リフレッシュ: 依存性マネージャ・ダイアグラムをリフレッシュして、リポジトリの最新の変更を反映します。
「メタデータ依存性マネージャ」には、頻繁に使用するコマンドへのショートカットとして2つのツールバーがあります。
「鳥瞰図」を使用すると、キャンバスに現在表示されているダイアグラムの一部を簡単に変更できます。このビューには、キャンバスのディメンションを表すスクロール可能なボックスとともに、キャンバス上のダイアグラムのミニチュア版が表示されます。このボックスを、現在関心があるダイアグラムのエリアにドラッグします。
「DMツリー」を使用して、キャンバスの内容を変更します。「DMツリー」には、次のタブがあります。
DMコンテキスト・ツリー: 現在のプロジェクト内のオブジェクトが表示されます。オブジェクトを右クリックし、ポップアップ・メニューを使用して新規ダイアグラムを生成するか、現在のダイアグラムにオブジェクトを追加します。また、現在のダイアグラムにオブジェクトをドラッグ・アンド・ドロップすることもできます。
DMグラフ・ツリー: 現在のダイアグラムが表示されます。キャンバス上のダイアグラムを閉じた後、このリストを使用すると、ダイアグラムを再生成することなく再表示できます。
プロパティ・インスペクタを使用して、オブジェクトのプロパティを表示します。
「プロパティ・インスペクタ」で現在のオブジェクトを変更するには、キャンバス上でそのオブジェクトを右クリックし、ポップアップ・メニューの「プロパティ・インスペクタの更新」を選択します。
プロパティの説明については、「インスペクタ」でプロパティを選択します。

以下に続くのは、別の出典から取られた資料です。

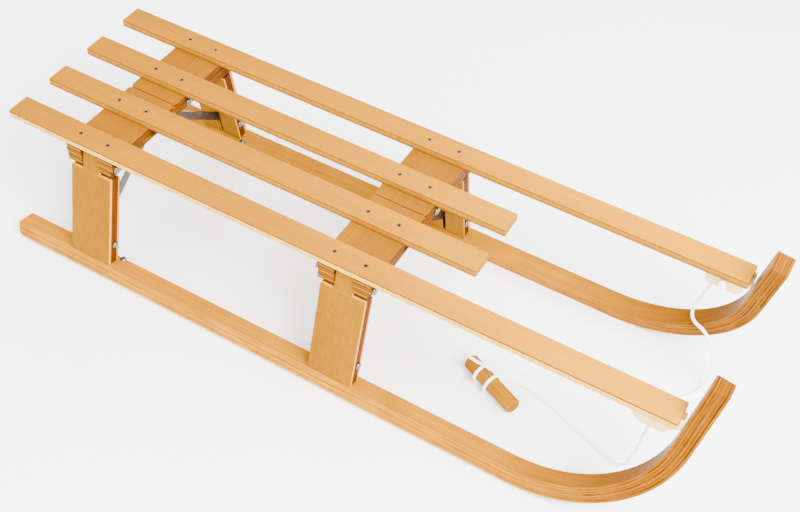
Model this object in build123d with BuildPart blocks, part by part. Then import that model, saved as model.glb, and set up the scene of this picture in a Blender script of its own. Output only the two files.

ウィンドウの下部に説明が表示されます。
キャンバスを使用して、1つ以上の系統および影響ダイアグラムを表示します。各ダイアグラムは、個別のタブに表示されます。
次の技術を使用すると、キャンバス上でダイアグラムを作成および操作できます。
新規ダイアグラムを開くには、「DMコンテキスト・ツリー」でオブジェクトを右クリックし、ポップアップ・メニューから「系統の表示」または「影響の表示」を選択します。
ダイアグラムを閉じるには、タブの「X」をクリックします。「メタデータ管理」ウィンドウを閉じるまでは、「DMグラフ・ツリー」からダイアグラムを再表示できます。
キャンバスにオブジェクトを追加するには、「DMコンテキスト・ツリー」からオブジェクトをドラッグ・アンド・ドロップします。
オブジェクトの系統をさらに表示するには、アイコンの左側にあるプラス記号(+)をクリックします。系統を非表示にするには、左側にあるマイナス記号(-)をクリックします。
オブジェクトの影響をさらに表示するには、アイコンの右側にあるプラス記号(+)をクリックします。影響を非表示にするには、右側にあるマイナス記号(-)をクリックします。
オブジェクトの詳細を表示するには、そのオブジェクトをダブルクリックします。その後、個々のプロパティを選択し、「編集」メニューから「変更の伝播」を選択してプロパティを編集できます。
オブジェクトを編集するには、オブジェクトのアイコンを右クリックし、ポップアップ・メニューから「エディタを開く」を選択します。